Work required
Keep to the lines between the one holding "bpy.context.scene.collection.objects.link(empty)" and the one holding "before = set(bpy.data.objects)", inclusive, and write them out exactly.

Supplied material
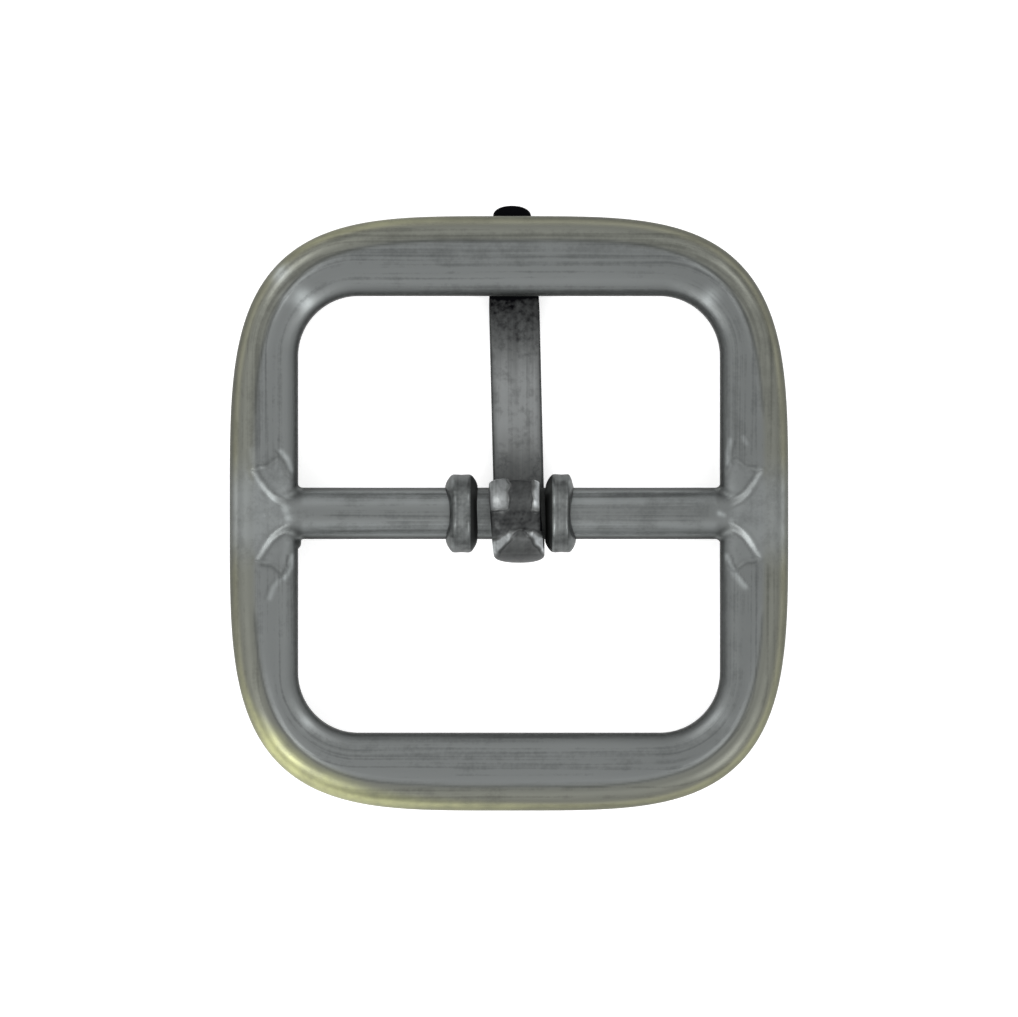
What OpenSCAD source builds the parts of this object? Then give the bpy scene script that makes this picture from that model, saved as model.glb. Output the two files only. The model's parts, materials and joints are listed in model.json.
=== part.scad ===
// Centre-bar belt buckle for a 38 mm strap, lying face up.
// +X runs along the bar, +Y is the way the prong points, +Z comes out of the front.
// The origin is the middle of the bar, on the axis that the prong swings about.

/* [Frame] */
// Outer width, across the two side rails
frame_w = 52.9; // [52:0.1:56]
// Outer height, across the top and bottom rails
frame_h = 56.3; // [55:0.1:60]
// Squareness of the outer outline: 2 is an ellipse, higher is squarer
frame_squareness = 3.8; // [3.6:0.1:4.5]
// Width of the opening, which the strap fills
opening_w = 40; // [39:0.1:40.5]
// Height of the opening, across both windows and the bar
opening_h = 41.4; // [40:0.1:42]
// Middle of the opening above the bar's axis: the top rail is a little wider than the bottom one
opening_y = -0.1; // [-0.2:0.05:0]
// Corner radius of the opening
opening_r = 5.7; // [5:0.1:7]
// Height of the rails' crown above the bar's axis
crown_z = 2.5; // [2.45:0.05:3]
// Depth of the flat back below the bar's axis
back_z = 2.9; // [2.8:0.05:3.2]
// Chamfer along the two edges of the back
back_edge = 0.35; // [0.2:0.05:0.5]

/* [Bar] */
// Diameter of the round centre bar
bar_d = 4.88; // [4.4:0.02:4.88]

/* [Collars] */
// Outer diameter of the two stop collars
collar_d = 7.48; // [6.6:0.02:8]
// Width of a collar along the bar
collar_w = 3.1; // [2.8:0.05:3.2]
// Centre of the left collar along the bar
collar_left_x = -4.5; // [-5:0.05:-4.4]
// Centre of the right collar along the bar
collar_right_x = 4.95; // [4.9:0.05:5.4]
// Gap of the butt seam at the back of a collar
collar_seam = 0.15; // [0.1:0.05:0.3]

/* [Prong] */
// Width of the prong's strip
prong_w = 4.9; // [4.4:0.05:4.9]
// Thickness of the strip along its middle, at the root
prong_t = 2.15; // [1.9:0.05:2.2]
// Thickness of the strip at its two edges, as a share of the middle
prong_edge_share = 0.65; // [0.5:0.05:0.8]
// Depth of the flat ground along the crown of the prong's back
prong_flat = 0.15; // [0.1:0.01:0.2]
// Reach of the tip from the bar's axis
prong_reach = 29.2; // [28.8:0.1:30]
// Middle of the eye along the bar
eye_x = 0.8; // [0.5:0.05:0.8]
// Sideways lean of the strip, in degrees
prong_lean = 1.25; // [0:0.05:1.5]
// How far the strip's tail wraps past the front of the bar, in degrees
tail_wrap = 46; // [30:1:60]
// Radial running clearance of the eye on the bar
eye_clearance = 0.1; // [0.05:0.01:0.1]

/* [Prong rest] */
// Width of the groove across the back of the top rail
rest_w = 6; // [5.6:0.1:6.4]
// Gap between the groove's floor and the resting strip
rest_gap = 0.03; // [0.01:0.01:0.05]

/* [Hidden] */

NICKEL = [0.47, 0.475, 0.465];
DARK_NICKEL = [0.36, 0.37, 0.37];
ROUND_FN = 96;

half_opening = [opening_w, opening_h] / 2;
half_frame = [frame_w, frame_h] / 2;
bar_r = bar_d / 2;

// Stations round the opening: ARC_STEPS in each corner and SIDE_STEPS along each side
ARC_STEPS = 10;
SIDE_STEPS = 10;

// Rail section: [distance in from the inner edge, height], then from the outer edge.
// Both profiles draw in together where a rail is narrower than PROFILE_ROOM.
INNER_PROFILE = [[0, 0.9], [0.15, 1.45], [0.45, 1.95], [1.1, 2.3], [2.2, crown_z]];
OUTER_PROFILE = [[2.6, 2.4], [1.6, 2], [0.8, 1.35], [0.25, 0.55], [0, -0.2]];
PROFILE_ROOM = 4.9;

// Search for the outer outline: the widest that a rail can be, and how often it is halved
WIDEST_RAIL = 14;
HALVINGS = 24;

// How far the bar runs into each side rail
BAR_INTO_RAIL = 2.3;

// How far a cutting block runs past what it cuts
OVERCUT = 1;

// Collar section: straight sides this high above the bar, then a dome in this many steps
COLLAR_WALL = 0.45;
DOME_STEPS = 10;

// Prong: radius of the eye's bore, and the bevel and crown of the strip's section
eye_r = bar_r + eye_clearance;
EDGE_BREAK = 0.15;
CROWN_STEPS = 8;

// Distances from the bar's axis at which the strip starts to thin and to narrow
THINS_FROM = 12;
TAPER_FROM = 19;

// Where the tip's rounding starts, and its size there
TIP_LENGTH = 1;
TIP_HALF_W = 1.8;
TIP_T = 1.6;
tip_from = prong_reach - TIP_LENGTH;

// Tip rounding: its squareness, thickness left at its end, and how near the end the last section is
TIP_SQUARENESS = 2.2;
TIP_END_T_SHARE = 0.45;
TIP_LAST_SHARE = 0.995;

// The strip is this much slimmer than the eye all round, and laps this far into it
STRIP_INSET = 0.03;
ROOT_LAP = 0.25;

// Sections along the strip's body, taper and tip
BODY_STEPS = 6;
TAPER_STEPS = 5;
TIP_STEPS = 6;

function mix(a, b, t) = a + (b - a) * min(1, max(0, t));
function ease(t) = let (u = min(1, max(0, t))) u * u * (3 - 2 * u);

// Below 1 inside the frame's outline, above 1 outside it
function outline(p) =
    pow(abs(p.x) / half_frame.x, frame_squareness) + pow(abs(p.y) / half_frame.y, frame_squareness);

// Distance from p along the unit vector n to the frame's outline, by halving
function reach(p, n, low = 0, high = WIDEST_RAIL, steps = HALVINGS) =
    let (middle = (low + high) / 2)
    steps == 0 ? middle
    : outline(p + n * middle) < 1 ? reach(p, n, middle, high, steps - 1)
    : reach(p, n, low, middle, steps - 1);

function corner_centre(i) =
    [(i == 0 || i == 3 ? 1 : -1) * (half_opening.x - opening_r),
     (i < 2 ? 1 : -1) * (half_opening.y - opening_r) + opening_y];
function corner_point(i, a) = corner_centre(i) + opening_r * [cos(a), sin(a)];

// Each station is [point on the opening's edge, direction away from the opening]
function corner_stations(i) =
    [for (j = [0:ARC_STEPS])
        let (a = 90 * (i + j / ARC_STEPS)) [corner_point(i, a), [cos(a), sin(a)]]];
function side_stations(i) =
    let (a = 90 * (i + 1), from = corner_point(i, a), to = corner_point((i + 1) % 4, a))
    [for (j = [1:SIDE_STEPS - 1]) [from + (to - from) * j / SIDE_STEPS, [cos(a), sin(a)]]];
stations = [for (i = [0:3]) each concat(corner_stations(i), side_stations(i))];

function rail_profile(w) =
    let (fit = min(1, w / PROFILE_ROOM))
    concat(
        [[back_edge, -back_z], [0, back_edge - back_z]],
        [for (p = INNER_PROFILE) [p.x * fit, p.y]],
        [for (p = OUTER_PROFILE) [w - p.x * fit, p.y]],
        [[w, back_edge - back_z], [w - back_edge, -back_z]]);
function rail_section(station) =
    let (w = reach(station[0], station[1]))
    [for (p = rail_profile(w)) let (q = station[0] + station[1] * p.x) [q.x, q.y, p.y]];

// Two triangles between points j and j + 1 of the rings of m points that start at a and b
function patch(a, b, j, m) =
    let (k = (j + 1) % m) [[a + j, b + j, b + k], [a + j, b + k, a + k]];

// Sections swept once round, closed on themselves
module closed_sweep(sections) {
    m = len(sections[0]);
    n = len(sections);
    polyhedron(
        points = [for (s = sections) each s],
        faces = [for (i = [0:n - 1], j = [0:m - 1]) each patch(i * m, (i + 1) % n * m, j, m)],
        convexity = 8);
}

// Sections swept from end to end, capped at both
module open_sweep(sections) {
    m = len(sections[0]);
    n = len(sections);
    polyhedron(
        points = [for (s = sections) each s],
        faces = concat(
            [for (i = [0:n - 2], j = [0:m - 1]) each patch(i * m, (i + 1) * m, j, m)],
            [[for (j = [0:m - 1]) j]],
            [[for (j = [0:m - 1]) n * m - 1 - j]]),
        convexity = 4);
}

// Strip section, flat inside and crowned outside: [across, depth from the flat face]
function strip_section(half_w, t) =
    let (edge_t = t * prong_edge_share)
    concat(
        [[-half_w, EDGE_BREAK], [EDGE_BREAK - half_w, 0],
         [half_w - EDGE_BREAK, 0], [half_w, EDGE_BREAK]],
        [for (j = [0:CROWN_STEPS])
            let (a = 180 * j / CROWN_STEPS)
            [half_w * cos(a), edge_t + (t - edge_t) * sin(a)]]);

// The strip narrows and thins towards a blunt, rounded tip
function tip_round(y) =
    y <= tip_from ? 1
    : pow(1 - pow((y - tip_from) / TIP_LENGTH, TIP_SQUARENESS), 1 / TIP_SQUARENESS);
function strip_half_w(y) =
    mix(prong_w / 2 - STRIP_INSET, TIP_HALF_W, ease((y - TAPER_FROM) / (tip_from - TAPER_FROM)))
    * tip_round(y);
function strip_t(y) =
    mix(prong_t - 2 * STRIP_INSET, TIP_T, (y - THINS_FROM) / (tip_from - THINS_FROM))
    * mix(TIP_END_T_SHARE, 1, tip_round(y));
strip_ys = concat(
    [for (j = [0:BODY_STEPS]) mix(-ROOT_LAP, TAPER_FROM, j / BODY_STEPS)],
    [for (j = [1:TAPER_STEPS]) mix(TAPER_FROM, tip_from, j / TAPER_STEPS)],
    [for (j = [1:TIP_STEPS]) tip_from + TIP_LENGTH * TIP_LAST_SHARE * sin(90 * j / TIP_STEPS)]);
strip_face_z = -eye_r - STRIP_INSET;
function strip_at(y) =
    [for (p = strip_section(strip_half_w(y), strip_t(y)))
        [eye_x - y * tan(prong_lean) + p.x, y, strip_face_z - p.y]];

// Groove floor, just above the strip's flat face
rest_floor_z = strip_face_z + rest_gap;
rest_x = eye_x - (half_opening.y + half_frame.y) / 2 * tan(prong_lean);

module bar() {
    length = opening_w + 2 * BAR_INTO_RAIL;
    rotate([0, 90, 0]) cylinder(h = length, r = bar_r, center = true, $fn = ROUND_FN);
}

module prong_rest() {
    translate([rest_x - rest_w / 2, half_opening.y - OVERCUT, -back_z - OVERCUT])
        cube([rest_w, half_frame.y - half_opening.y + 2 * OVERCUT, rest_floor_z + back_z + OVERCUT]);
}

module frame() {
    color(NICKEL) {
        difference() {
            closed_sweep([for (s = stations) rail_section(s)]);
            prong_rest();
        }
        bar();
    }
}

// Ring closed round the bar, with a domed section and a butt seam at the back
module stop_collar(x) {
    half_w = collar_w / 2;
    wall_r = bar_r + COLLAR_WALL;
    dome = collar_d / 2 - wall_r;
    color(NICKEL) difference() {
        translate([x, 0, 0]) rotate([0, 90, 0]) rotate_extrude($fn = ROUND_FN)
            polygon(concat(
                [[bar_r, half_w], [bar_r, -half_w]],
                [for (j = [0:DOME_STEPS])
                    let (a = 180 * j / DOME_STEPS)
                    [wall_r + dome * sin(a), -half_w * cos(a)]]));
        translate([x - collar_w, -collar_seam / 2, -collar_d])
            cube([2 * collar_w, collar_seam, collar_d]);
    }
}

module stop_collar_left() {
    stop_collar(collar_left_x);
}

module stop_collar_right() {
    stop_collar(collar_right_x);
}

// One strip: its root is wrapped under the bar and up its front, its tail stays open
module prong() {
    wrap = 180 + tail_wrap;
    color(DARK_NICKEL) difference() {
        union() {
            rotate([0, 90, 0]) rotate([0, 0, -wrap]) rotate_extrude(angle = wrap, $fn = ROUND_FN)
                polygon([for (p = strip_section(prong_w / 2, prong_t)) [eye_r + p.y, eye_x + p.x]]);
            open_sweep([for (y = strip_ys) strip_at(y)]);
        }
        translate([eye_x - prong_w, -prong_reach, -eye_r - prong_t - OVERCUT])
            cube([2 * prong_w, 2 * prong_reach + OVERCUT, OVERCUT + prong_flat]);
    }
}

frame();
stop_collar_left();
stop_collar_right();
prong();
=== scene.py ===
"""Looks of a centre-bar belt buckle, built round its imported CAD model.

Lengths are in millimetres until a mesh is made. +X runs along the bar, +Y is the way the prong
points and +Z comes out of the front. The origin is the middle of the bar.
"""

import json
import math

import bpy
import numpy as np
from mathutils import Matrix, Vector


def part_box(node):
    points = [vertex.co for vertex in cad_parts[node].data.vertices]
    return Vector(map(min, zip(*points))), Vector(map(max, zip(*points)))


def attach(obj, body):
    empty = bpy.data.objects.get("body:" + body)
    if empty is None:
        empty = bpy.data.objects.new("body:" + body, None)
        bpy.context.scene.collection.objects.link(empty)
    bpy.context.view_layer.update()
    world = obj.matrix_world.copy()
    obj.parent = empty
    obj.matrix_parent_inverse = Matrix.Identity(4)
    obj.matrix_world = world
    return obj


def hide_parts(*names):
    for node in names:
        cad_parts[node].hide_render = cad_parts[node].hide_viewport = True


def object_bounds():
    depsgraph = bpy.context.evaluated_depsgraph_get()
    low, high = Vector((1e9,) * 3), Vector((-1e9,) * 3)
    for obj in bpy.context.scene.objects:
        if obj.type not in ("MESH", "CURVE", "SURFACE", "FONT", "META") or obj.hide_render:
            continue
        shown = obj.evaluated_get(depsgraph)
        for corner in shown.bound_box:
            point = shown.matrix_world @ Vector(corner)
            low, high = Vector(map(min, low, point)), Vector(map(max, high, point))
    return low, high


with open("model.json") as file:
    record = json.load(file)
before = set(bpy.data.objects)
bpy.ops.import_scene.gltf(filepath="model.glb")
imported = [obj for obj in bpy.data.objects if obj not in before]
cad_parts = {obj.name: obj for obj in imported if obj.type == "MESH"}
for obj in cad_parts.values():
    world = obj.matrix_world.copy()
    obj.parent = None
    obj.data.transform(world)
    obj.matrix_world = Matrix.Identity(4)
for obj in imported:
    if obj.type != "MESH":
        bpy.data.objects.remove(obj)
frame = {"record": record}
cad_low, cad_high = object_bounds()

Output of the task
        bpy.context.scene.collection.objects.link(empty)
    bpy.context.view_layer.update()
    world = obj.matrix_world.copy()
    obj.parent = empty
    obj.matrix_parent_inverse = Matrix.Identity(4)
    obj.matrix_world = world
    return obj


def hide_parts(*names):
    for node in names:
        cad_parts[node].hide_render = cad_parts[node].hide_viewport = True


def object_bounds():
    depsgraph = bpy.context.evaluated_depsgraph_get()
    low, high = Vector((1e9,) * 3), Vector((-1e9,) * 3)
    for obj in bpy.context.scene.objects:
        if obj.type not in ("MESH", "CURVE", "SURFACE", "FONT", "META") or obj.hide_render:
            continue
        shown = obj.evaluated_get(depsgraph)
        for corner in shown.bound_box:
            point = shown.matrix_world @ Vector(corner)
            low, high = Vector(map(min, low, point)), Vector(map(max, high, point))
    return low, high


with open("model.json") as file:
    record = json.load(file)
before = set(bpy.data.objects)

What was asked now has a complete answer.